Supported by a Social Sciences and Humanities Research Council grant, Dr. Lepawsky has been researching the connections between the planet and human technological systems.

“There are no electronics without . . . large volumes of water.” — Dr. Josh Lepawsky

He has been particularly focused on the issue of what gets discarded from the electronics industry.

“How are contemporary discards made? Where do they travel and where do their effects accumulate?” Dr. Lepawsky asked.

When it comes to semiconductors, water is a significant discard; in the simplest terms, semiconductor manufacturing is a water-intensive process, he says.

“There are no electronics without semiconductors,” said Dr. Lepawsky, “and no semiconductors without large volumes of water.”

Semiconductors are typically small, occupying only a fraction of the technology they control. Made of silicon, they are repeatedly cleansed and etched, removing debris and contaminants as multiple intricate layers are transferred onto their surface.

At least 40 percent of all existing semiconductor facilities, as well as 40-49 per cent of facilities announced since early 2021, are or will be situated in high- or extremely high-risk locations for water stress, Dr. Lepawsky says.

Water woes

Reducing the amount of water used in the manufacturing process is an obvious solution; many manufacturing firms are taking the issue seriously, he says.

“But no matter how dramatic those reductions are, they cannot create a situation in which the water needed for semiconductor manufacturing is simultaneously accessible to other water users, such as farmers and municipalities for drinking water.”

There’s also no living in a digital world without semiconductors.

Phones, cars, computers and LED lights­ all use semi-conductors. Even the most virtuous of green technologies like solar panels can’t function without them.

“These things are embedded in our lives,” Dr. Lepawsky said.

Current crisis

On April 6, Taiwan was rocked by its biggest earthquake in 25 years.

The devastation to a country home to more than 90 per cent of the world’s most advanced semiconductor manufacturing has raised concerns that production of everything from smartphones to electric vehicles will be disrupted.

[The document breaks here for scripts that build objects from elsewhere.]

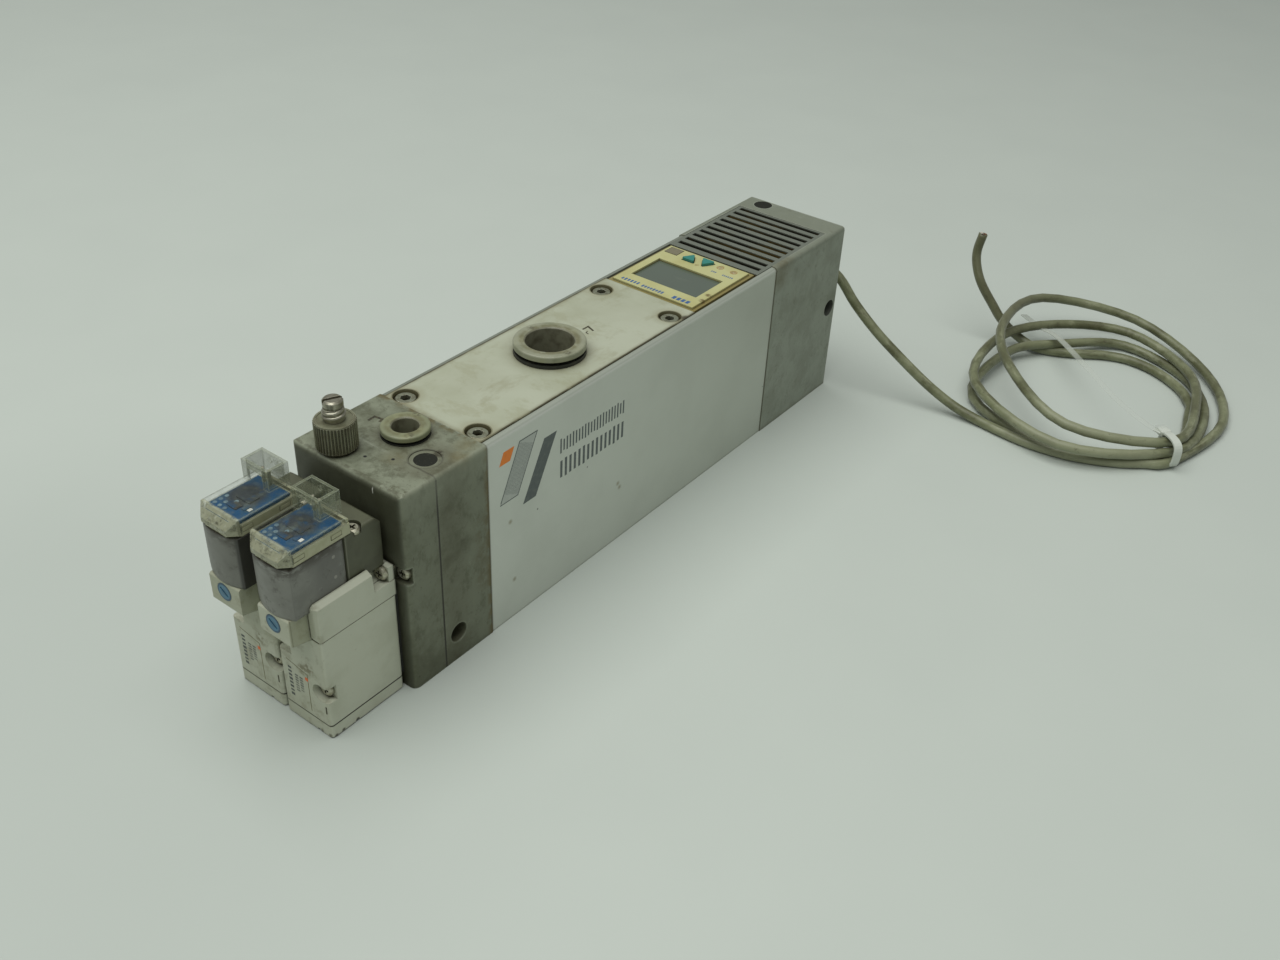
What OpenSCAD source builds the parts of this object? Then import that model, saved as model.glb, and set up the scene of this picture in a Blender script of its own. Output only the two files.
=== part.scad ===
// Multistage vacuum ejector with two pilot valves, a vacuum switch and a coiled lead.
// X runs across the body, Y runs from the valves to the exhaust end, and Z is up.
// The origin is on the underside, straight below the axis of the front mounting hole.

/* [Body] */
// Width of the body across X
body_w = 45; // [45:0.5:50]
// Height of the body from the underside to the top face
body_h = 71.7; // [71:0.1:80]
// Thickness of the plate that the valves bolt to
plate_t = 13.5; // [13:0.1:16]
// Length of the supply block behind the plate
block_l = 20.9; // [20.9:0.1:26]
// Length of the aluminium body channel
channel_l = 156.8; // [155:0.1:200]
// Length of the rear cover
rear_l = 49.8; // [49:0.1:60]
// Wall thickness of the body channel and the rear cover
wall_t = 2.5; // [2:0.1:3]
// Radius of the long top edges of the body
edge_r = 1.4; // [1:0.1:2.4]
// Radius of the front edges of the adapter plate
corner_r = 2.2; // [1:0.1:4]
// Step down from the castings to the channel's skin
skin_step = 0.3; // [0:0.1:0.5]

/* [Side mounting holes] */
// Diameter of the two cross holes, for M6 screws
hole_d = 6.8; // [6.4:0.1:7]
// Height of the front hole above the underside
front_hole_z = 10.4; // [9:0.1:14]
// Distance of the front hole behind the front face of the plate
front_hole_setback = 19.4; // [18.5:0.1:21]
// Height of the rear hole above the underside
rear_hole_z = 37.7; // [30:0.1:42]
// Distance of the rear hole from the rear face
rear_hole_inset = 4.6; // [4.5:0.1:6]

/* [Vacuum port] */
// Outside diameter of the tube that the vacuum port takes
vacuum_tube_d = 16; // [14:0.5:16]
// Diameter of the flange of its release ring
vacuum_ring_d = 24; // [23.4:0.1:25]
// Height of the release ring's rim above the top face
vacuum_ring_rise = 4.4; // [4.2:0.1:6]
// Distance of the port behind the front end of the channel
vacuum_port_y = 54.1; // [45:0.1:60]

/* [Supply port] */
// Outside diameter of the tube that the supply port takes
supply_tube_d = 8; // [6:0.5:8]
// Diameter of the flange of its release ring
supply_ring_d = 14.8; // [14.2:0.1:15.2]
// Height of the release ring's rim above the top face
supply_ring_rise = 2.9; // [2.7:0.1:4]

/* [Release flow needle] */
// Diameter of the needle's thread
needle_d = 6; // [5:0.5:7]
// Height of the needle's top above the top face
needle_rise = 16.4; // [15:0.1:20]
// Diameter of the knurled lock nut
nut_d = 12.4; // [11:0.1:13]
// Height of the knurled lock nut
nut_h = 9.7; // [7:0.1:10]
// Number of flutes in the knurl
nut_flutes = 40; // [24:1:48]

/* [Valves] */
// Width of one valve body
valve_w = 19.6; // [19.2:0.1:20.4]
// Spacing of the two valves
valve_pitch = 20.6; // [20.5:0.1:22]
// Depth of a valve body in front of the plate
valve_d = 29.3; // [28:0.1:32]
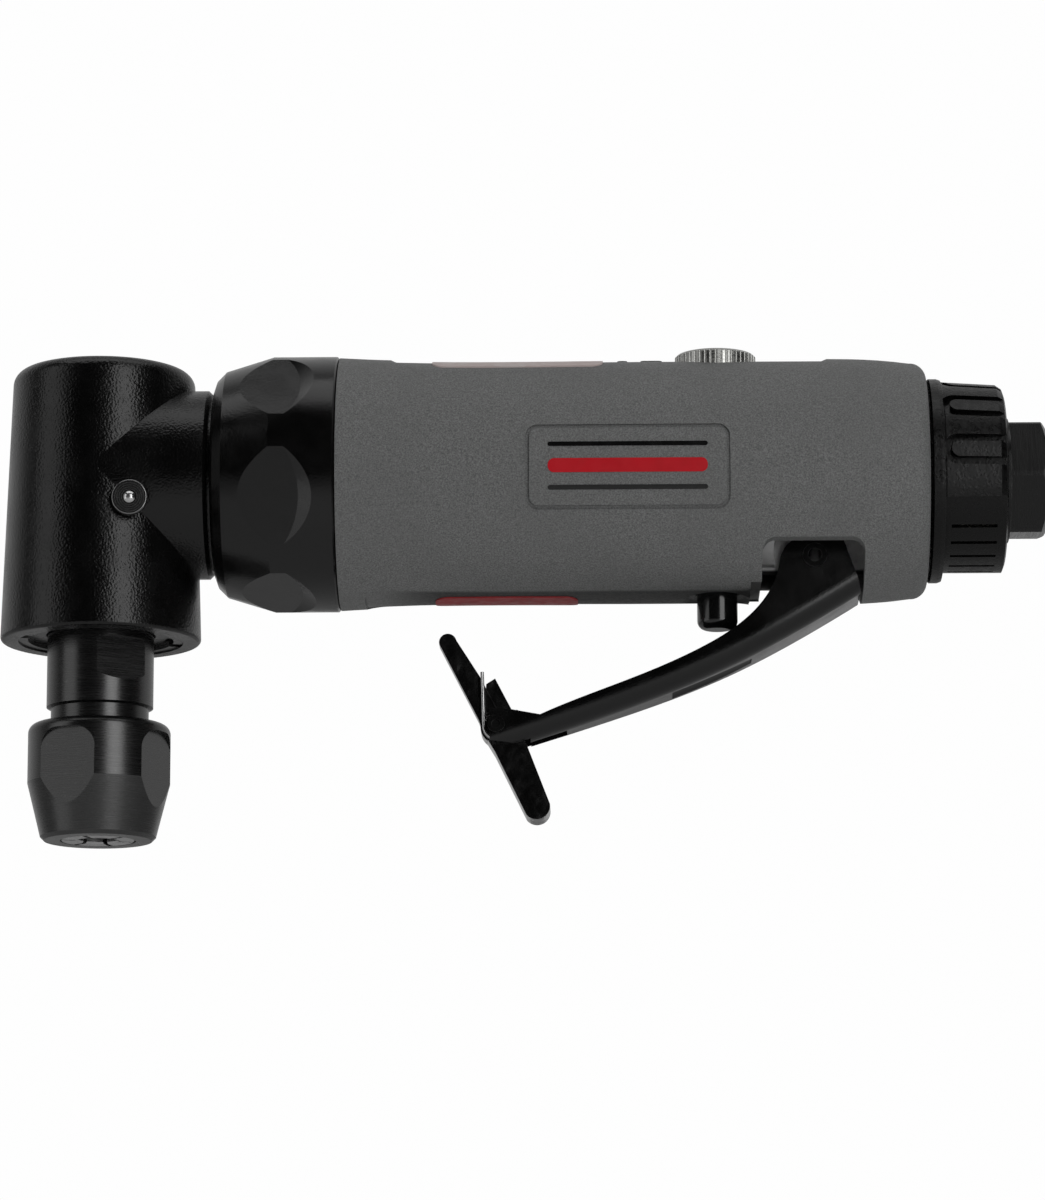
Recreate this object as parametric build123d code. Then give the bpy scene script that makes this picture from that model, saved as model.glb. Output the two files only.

The region is already facing complications as, according to data from the Taiwan Statistics Office, the country’s cereal production has declined since the onset of drought in 2020.

“While you may not be directly affected by a drought, supply chain shortages and bottlenecks can potentially affect consumers worldwide.” — Dr. Josh Lepawsky

Dr. Lepawsky says there are concerns about geopolitical risks as both the growing semiconductor and agricultural sectors are important to Taiwan’s sovereignty.

In the U.S., semiconductor manufacturers are expanding in states like Arizona, where water stress is a growing concern amidst persistent drought conditions. Dr. Lepawsky’s research shows that most manufacturing sites in the country are located in high or extremely high-risk watersheds.

Even if you don’t live in Taiwan, Arizona or any other area where water stress is of particular concern, the cascading effects of semi-conductor manufacturing have the potential to reach you, says Dr. Lepawsky.

“While you may not be directly affected by a drought, supply chain shortages and bottlenecks can potentially affect consumers worldwide,” he said.

What’s also alarming is that, as Dr. Lepawsky dug deeper into the literature surrounding semiconductor manufacturing, thus far there has been almost no mention of climate change.

“The electronics sector is so symbolic of what’s going on in the world. It’s a very narrow aperture that allows you to see a very broad field of problems.”